• **What is being asked**
Reproduce exactly the lines from the one containing "Keep writing the" through the one containing "close-grained wood under", both included, and nothing else.

----------

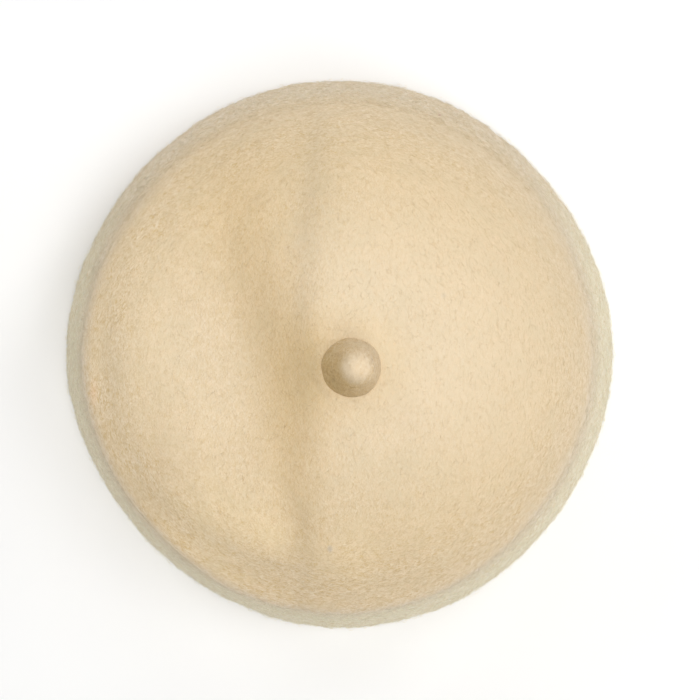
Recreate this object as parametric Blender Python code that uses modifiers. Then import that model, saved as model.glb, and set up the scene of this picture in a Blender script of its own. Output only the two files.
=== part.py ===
"""A soft cream felt fez with a stubby felt nub on its crown.

The cap is one piece of felt: a short wall that leans in towards the top, a shoulder that is crisp on
the near left and soft elsewhere, and a deep round crown whose left half has sunk in beside a fold.
The nub is a second piece of felt that stands on the crown just right of the fold.

Metres, +Z up. The origin is the middle of the rim, on the surface that the cap rests on. +X is the
right of the cap and +Y its far side.
"""

import math

import bmesh
import bpy
from mathutils import Vector

# Felt cap

FELT_THICKNESS = 0.0025
RIM_RADIUS = 0.0970
RIM_UPRIGHT = 0.0040
TOP_HEIGHT = 0.1115
DOME_DEPTH = 0.0850
SHOULDER_RADIUS = 0.0862
SHOULDER_INSET = 0.0030

# The crown has leaned over with wear: how far it falls for each metre to the right and away.
FALL_RIGHT = 0.050
FALL_AWAY = 0.085

# The crown is part of an ellipsoid whose radius differs round the cap, so its shoulder stands high
# and crisp on the near left and runs smoothly into the wall elsewhere. The lip is how far the edge
# of the shoulder stands out.
DOME_COLUMNS = ("heading_deg", "radius", "lip")
DOME_ROWS = (
    (0.0, 0.0900, 0.0000),
    (45.0, 0.0886, 0.0000),
    (90.0, 0.0886, 0.0000),
    (135.0, 0.0940, 0.0000),
    (180.0, 0.0970, 0.0004),
    (225.0, 0.0950, 0.0014),
    (270.0, 0.0910, 0.0018),
    (315.0, 0.0895, 0.0008),
)
LIP_SPREAD = 0.0060

# Slow swells of the outline, seen from above.
OUTLINE_COLUMNS = ("lobes", "swell", "heading_deg")
OUTLINE_ROWS = (
    (2, 0.00038, -62.0),
    (3, 0.00019, 50.0),
    (4, 0.00064, 1.0),
    (6, 0.00016, 3.0),
)

# The fold, from the far side to the near side. Each section has its place along Y, the place of the
# ridge and of the middle of the wall beside it along X, the half width of that wall, how far the
# crown drops across it, and how far the narrow shelf just left of the ridge lies under the ridge.
FOLD_COLUMNS = ("along", "ridge", "wall", "width", "drop", "shelf")
FOLD_ROWS = (
    (0.0740, -0.0035, -0.0340, 0.0185, 0.0160, 0.0058),
    (0.0500, -0.0050, -0.0305, 0.0165, 0.0185, 0.0046),
    (0.0330, -0.0060, -0.0274, 0.0145, 0.0200, 0.0037),
    (0.0170, -0.0076, -0.0237, 0.0134, 0.0205, 0.0033),
    (0.0020, -0.0076, -0.0200, 0.0126, 0.0205, 0.0033),
    (-0.0150, -0.0076, -0.0163, 0.0126, 0.0185, 0.0026),
    (-0.0310, -0.0082, -0.0145, 0.0120, 0.0145, 0.0013),
    (-0.0470, -0.0098, -0.0132, 0.0082, 0.0095, 0.0001),
    (-0.0700, -0.0095, -0.0118, 0.0040, 0.0038, 0.0000),
)
FOLD_REMAINS = 0.25
FOLD_FADE = 0.0520
SHELF_WIDTH = 0.0052
SHELF_FADE = 0.0450

# Nub

NUB_FOOT = Vector((0.0038, -0.0044, 0.0))
NUB_RADIUS = 0.0096
NUB_TIP_RADIUS = 0.0044
NUB_HEIGHT = 0.0245
NUB_TIP_ROUND = 0.0080
NUB_LEAN = math.radians(5.0)
NUB_GAP = 0.0003
SEAT_RADIUS = 0.0114
SEAT_BLEND = 0.0035

# Mesh steps

CAP_SEGMENTS = 80
CROWN_RINGS = 22
SHOULDER_RINGS = 5
WALL_RINGS = 4
NUB_SEGMENTS = 24
NUB_SIDE_RINGS = 4
NUB_TIP_RINGS = 7
MERGE_DISTANCE = 0.00001
FLAT_EDGE_BAND = 0.0010

# Felt colours

CAP_COLOUR = (0.83, 0.69, 0.47, 1.0)
NUB_COLOUR = (0.80, 0.65, 0.43, 1.0)
FELT_ROUGHNESS = 0.95


def blend(low, high, value):
    """Rise smoothly from 0 at low to 1 at high."""
    share = min(max((value - low) / (high - low), 0.0), 1.0)
    return share * share * (3.0 - 2.0 * share)


def curve(start, start_slope, end, end_slope, share):
    """A smooth curve from start to end that leaves and arrives with the given slopes."""
    square = share * share
    cube = square * share
    return (
        (2.0 * cube - 3.0 * square + 1.0) * start
        + (cube - 2.0 * square + share) * start_slope
        + (3.0 * square - 2.0 * cube) * end
        + (cube - square) * end_slope
    )


def section_value(name, place):
    """A size of the fold, read at a place along Y between its sections."""
    column = FOLD_COLUMNS.index(name)
    if place >= FOLD_ROWS[0][0]:
        return FOLD_ROWS[0][column]
    if place <= FOLD_ROWS[-1][0]:
        return FOLD_ROWS[-1][column]
    index = next(i for i in range(len(FOLD_ROWS) - 1) if place >= FOLD_ROWS[i + 1][0])
    start = FOLD_ROWS[index]
    end = FOLD_ROWS[index + 1]
    before = FOLD_ROWS[max(index - 1, 0)]
    after = FOLD_ROWS[min(index + 2, len(FOLD_ROWS) - 1)]
    span = end[0] - start[0]
    start_slope = (end[column] - before[column]) / (end[0] - before[0]) * span
    end_slope = (after[column] - start[column]) / (after[0] - start[0]) * span
    return curve(start[column], start_slope, end[column], end_slope, (place - start[0]) / span)


def dome_value(name, heading):
    """A size of the dome, read at a heading between its rows, which are evenly spaced."""
    column = DOME_COLUMNS.index(name)
    count = len(DOME_ROWS)
    place = (heading % math.tau) / math.tau * count
    index = int(place) % count
    before, start, end, after = (DOME_ROWS[(index + step) % count][column] for step in (-1, 0, 1, 2))
    return curve(start, (end - before) / 2.0, end, (after - start) / 2.0, place - int(place))


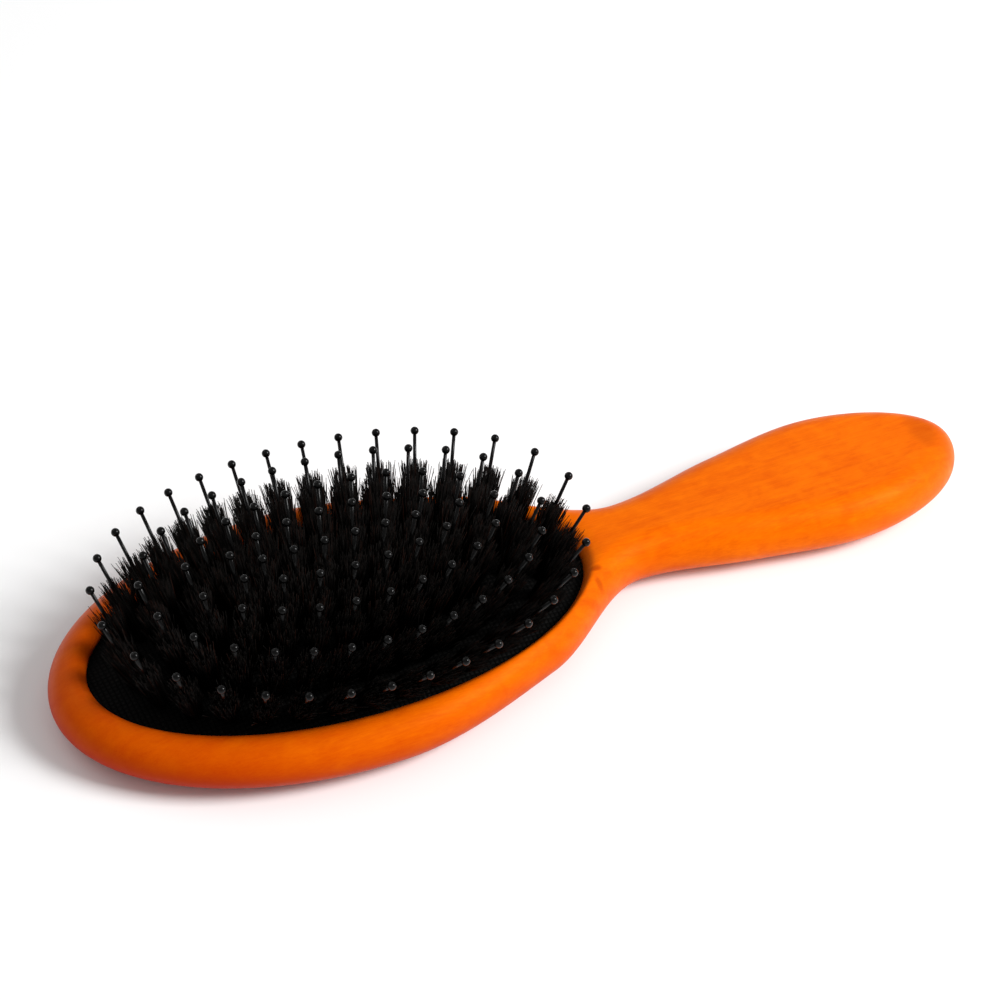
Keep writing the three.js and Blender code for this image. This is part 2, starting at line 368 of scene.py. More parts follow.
@dataclass(frozen=True)
class LacqueredWood(Finish):
    """Pale close-grained wood under a satin orange lacquer, darker and redder low on its flanks."""

    name: str = "lacquered_wood"
    bright: Colour = (0.84, 0.155, 0.0006, 1.0)
    deep: Colour = (0.64, 0.068, 0.0004, 1.0)
    shade: Colour = (0.42, 0.02, 0.0004, 1.0)
    dark: Colour = (0.3, 0.022, 0.001, 1.0)
    sheen: Colour = (1.0, 0.45, 0.03, 1.0)
    relief: float = 0.14
    toe_fade: tuple[float, float] = (40.0, -70.0)
    toe_shade: float = 0.5
    flank_fade: tuple[float, float] = (12.8, 2.0)
    flank_reach: tuple[float, float] = (105.0, 35.0)
    flank_shade: float = 0.7
    mark_fade: tuple[float, float] = (7.0, 9.5)
    grain: Noise = Noise((38.0, 1.1, 1.6), 4.0, 0.62, 0.25)
    fibres: Noise = Noise((2.4, 0.3, 0.3), 3.0, 0.65)
    mottle: Noise = Noise((7.5, 5.0, 6.0), 3.0, 0.55, 0.9)
    ripple: Noise = Noise((4.5, 11.0, 11.0), 2.0, 0.5, 1.2)
    clouds: Noise = Noise((46.0, 26.0, 20.0), 2.0, 0.5, 0.5)
    marks: tuple[Mark, ...] = (
        Mark(56.4, -9.8, 1.1, 0.6, 0.6),
        Mark(55.4, -13.2, 0.7, 1.2, 0.5),
        Mark(51.5, -17.0, 2.6, 0.7, 0.25),
        Mark(147.4, -0.4, 3.6, 5.2, 0.3),
    )

    def draw(self, nodes: Nodes, place: Socket) -> dict[str, Any]:
        """Draws grain, mottling, the darker low flanks and toe, and the marks.

        Args:
            nodes: The material's tree.
            place: The Object coordinates.

        Returns:
            What the shader's inputs get.
        """
        x, y, z = nodes.parts(place)
        grain = self.grain.on(nodes, place)
        fibres = self.fibres.on(nodes, place)
        mottle = self.mottle.on(nodes, place)
        ripple = self.ripple.on(nodes, place)
        clouds = self.clouds.on(nodes, place)
        toe = x.fade(self.toe_fade) * self.toe_shade
        low = z.fade(self.flank_fade) * x.fade(self.flank_reach) * self.flank_shade
        streaks = (grain - 0.5) * 0.8 + (fibres - 0.5) * 0.9
        depth = streaks + (mottle - 0.5) * 1.0 + (ripple - 0.5) * 0.25 + 0.3
        colour = nodes.mixed(depth.clamped(), self.bright, self.deep)
        shading = (toe + low + (clouds - 0.5) * 0.3).clamped()
        colour = nodes.mixed(shading, colour, self.shade)
        colour = nodes.mixed(self._marks_depth(nodes, x, y, z, mottle), colour, self.dark)
        height = grain * 0.3 + fibres * 0.3 + mottle * 0.5
        return {
            "Base Color": colour,
            "Roughness": (grain - 0.5) * 0.16 + (mottle - 0.5) * 0.12 + 0.4,
            "Specular IOR Level": 0.1,
            "Specular Tint": self.sheen,
            "Normal": nodes.bump(0.35, self.relief, height),
        }

    def _marks_depth(self, nodes: Nodes, x: Value, y: Value, z: Value, mottle: Value) -> Value:
        """How dark the marks make the wood, from 0 to 1.

        Args:
            nodes: The material's tree.
            x: The coordinate along the brush.
            y: The coordinate across it.
            z: The height.
            mottle: The pattern that frays the marks.

        Returns:
            The depth of the marks.
        """
        total: Value | None = None
        for mark in self.marks:
            along = (x - mark.x * MM) / (mark.half_length * MM)
            across = (y - mark.y * MM) / (mark.half_width * MM)
            reach = along * along + across * across + (mottle - 0.5) * 1.5
            spot = reach.step(2.6, 0.0) * mark.depth
            total = spot if total is None else total + spot
        return (total * z.fade(self.mark_fade)).clamped()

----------

• **Problem solution**
Keep writing the three.js and Blender code for this image. This is part 2, starting at line 368 of scene.py. More parts follow.
@dataclass(frozen=True)
class LacqueredWood(Finish):
    """Pale close-grained wood under a satin orange lacquer, darker and redder low on its flanks."""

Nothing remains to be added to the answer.